**Challenge:** Every line in the listing is to be echoed verbatim.

**Data section:**
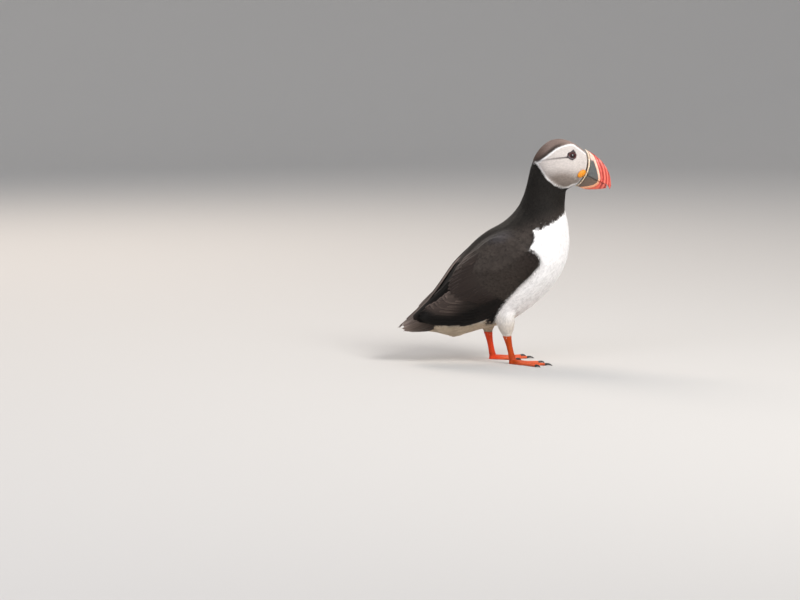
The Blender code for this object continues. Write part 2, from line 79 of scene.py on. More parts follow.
# The bird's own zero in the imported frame: midway between the eyes, and BILL_TIP_X behind the bill's tip.
ZERO = np.array(
    [
        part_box("bill_upper")[1].x / MM - BILL_TIP_X,
        sum(corner.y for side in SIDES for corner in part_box(f"eye_{side}")) / 4 / MM,
        0.0,
    ]
)

# The back and the belly from tail to nape as (x, z). Matching points face each other, and feathers lie
# along both.
BACK = (
    (-106.5, 36.5), (-93.5, 47.5), (-79, 61.5), (-64.5, 80.5), (-48.5, 104), (-32.5, 123.5), (-18.5, 134.8),
    (-6, 142), (3.8, 149.3), (11.4, 157.8), (17.6, 168.4), (21.4, 180.4), (24, 192), (26.6, 204),
)
BELLY = (
    (-104.5, 31.5), (-92, 31), (-73, 29.5), (-51, 25.5), (-25, 32), (2.5, 39.3), (26.8, 54.6),
    (48.2, 75.2), (62, 97.6), (67, 120.6), (65.2, 141.4), (61.8, 157), (62.2, 168.6), (63.5, 179),
)
HEAD_LIE = (-0.94, 0, -0.34)  # feathers on the head point back and a little down
WING_LIE = (-0.84, 0, -0.54)
WING_EDGE_LIE = (-0.6, 0.0, -0.8)  # down the wing's front edge
THIGH_LIE = (0.1, 0, -1)
COLLAR = ((26, 203), (66, 177))  # the head's feathers lie above this line and the body's below it

# Outlines of the markings and of painted shade in the side profile, which is seen from PROFILE_TILT degrees
# above.
PROFILE_TILT = 6
FACE = (
    (29, 202.3), (34, 203), (41.3, 208.1), (50.4, 215.5), (57.6, 218.8), (64.7, 220.7), (69.3, 220.9),
    (73.8, 217.4), (79.4, 213), (84, 210), (90, 200), (80, 182), (72.5, 179.6), (67.4, 178), (63.4, 175.6),
    (56.9, 175), (49.1, 177.7), (41.3, 183.6), (34.8, 194),
)
WHITE_FRONT = (
    (66, 170), (62.2, 160), (58.5, 150.5), (52.6, 145), (43.9, 139.2), (29.8, 135), (29.4, 128),
    (28.3, 122.8), (24.3, 115.7), (14, 104), (12, 92), (10, 80), (4, 70), (-4, 60), (-11, 50), (-19, 43),
    (-31, 38.5), (-46, 36.5), (-74, 35.5), (-84, 33), (-84, 0), (100, 0), (100, 170),
)
UNDERTAIL = ((-14, 44), (-20, 20), (-90, 20), (-84, 33), (-74, 37), (-46, 38), (-31, 40))
# The crease behind the eye: its dark line is partly the feathers' own grey and partly painted shade in the
# groove.
CREASE = ((65, 206.9), (52, 205.6), (43, 204.6), (36, 203.2), (30, 202.2))
EYE_PATCH = (
    (68.3, 215.4), (70.6, 212), (71.2, 209), (70.3, 206), (68, 204.2), (66.6, 204.6), (63, 206.8),
    (63.3, 208), (65.2, 209), (66.2, 212),
)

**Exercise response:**
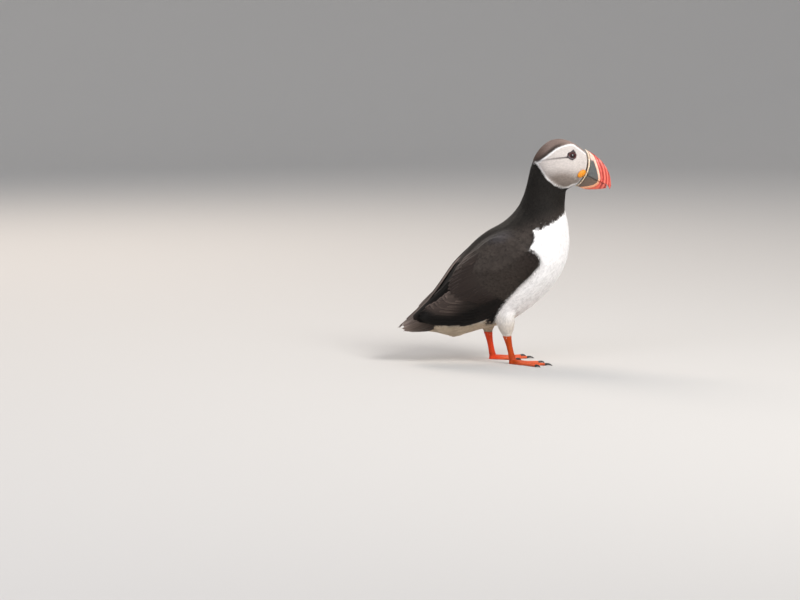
The Blender code for this object continues. Write part 2, from line 79 of scene.py on. More parts follow.
# The bird's own zero in the imported frame: midway between the eyes, and BILL_TIP_X behind the bill's tip.
ZERO = np.array(
    [
        part_box("bill_upper")[1].x / MM - BILL_TIP_X,
        sum(corner.y for side in SIDES for corner in part_box(f"eye_{side}")) / 4 / MM,
        0.0,
    ]
)

# The back and the belly from tail to nape as (x, z). Matching points face each other, and feathers lie
# along both.
BACK = (
    (-106.5, 36.5), (-93.5, 47.5), (-79, 61.5), (-64.5, 80.5), (-48.5, 104), (-32.5, 123.5), (-18.5, 134.8),
    (-6, 142), (3.8, 149.3), (11.4, 157.8), (17.6, 168.4), (21.4, 180.4), (24, 192), (26.6, 204),
)
BELLY = (
    (-104.5, 31.5), (-92, 31), (-73, 29.5), (-51, 25.5), (-25, 32), (2.5, 39.3), (26.8, 54.6),
    (48.2, 75.2), (62, 97.6), (67, 120.6), (65.2, 141.4), (61.8, 157), (62.2, 168.6), (63.5, 179),
)
HEAD_LIE = (-0.94, 0, -0.34)  # feathers on the head point back and a little down
WING_LIE = (-0.84, 0, -0.54)
WING_EDGE_LIE = (-0.6, 0.0, -0.8)  # down the wing's front edge
THIGH_LIE = (0.1, 0, -1)
COLLAR = ((26, 203), (66, 177))  # the head's feathers lie above this line and the body's below it

# Outlines of the markings and of painted shade in the side profile, which is seen from PROFILE_TILT degrees
# above.
PROFILE_TILT = 6
FACE = (
    (29, 202.3), (34, 203), (41.3, 208.1), (50.4, 215.5), (57.6, 218.8), (64.7, 220.7), (69.3, 220.9),
    (73.8, 217.4), (79.4, 213), (84, 210), (90, 200), (80, 182), (72.5, 179.6), (67.4, 178), (63.4, 175.6),
    (56.9, 175), (49.1, 177.7), (41.3, 183.6), (34.8, 194),
)
WHITE_FRONT = (
    (66, 170), (62.2, 160), (58.5, 150.5), (52.6, 145), (43.9, 139.2), (29.8, 135), (29.4, 128),
    (28.3, 122.8), (24.3, 115.7), (14, 104), (12, 92), (10, 80), (4, 70), (-4, 60), (-11, 50), (-19, 43),
    (-31, 38.5), (-46, 36.5), (-74, 35.5), (-84, 33), (-84, 0), (100, 0), (100, 170),
)
UNDERTAIL = ((-14, 44), (-20, 20), (-90, 20), (-84, 33), (-74, 37), (-46, 38), (-31, 40))
# The crease behind the eye: its dark line is partly the feathers' own grey and partly painted shade in the
# groove.
CREASE = ((65, 206.9), (52, 205.6), (43, 204.6), (36, 203.2), (30, 202.2))
EYE_PATCH = (
    (68.3, 215.4), (70.6, 212), (71.2, 209), (70.3, 206), (68, 204.2), (66.6, 204.6), (63, 206.8),
    (63.3, 208), (65.2, 209), (66.2, 212),
)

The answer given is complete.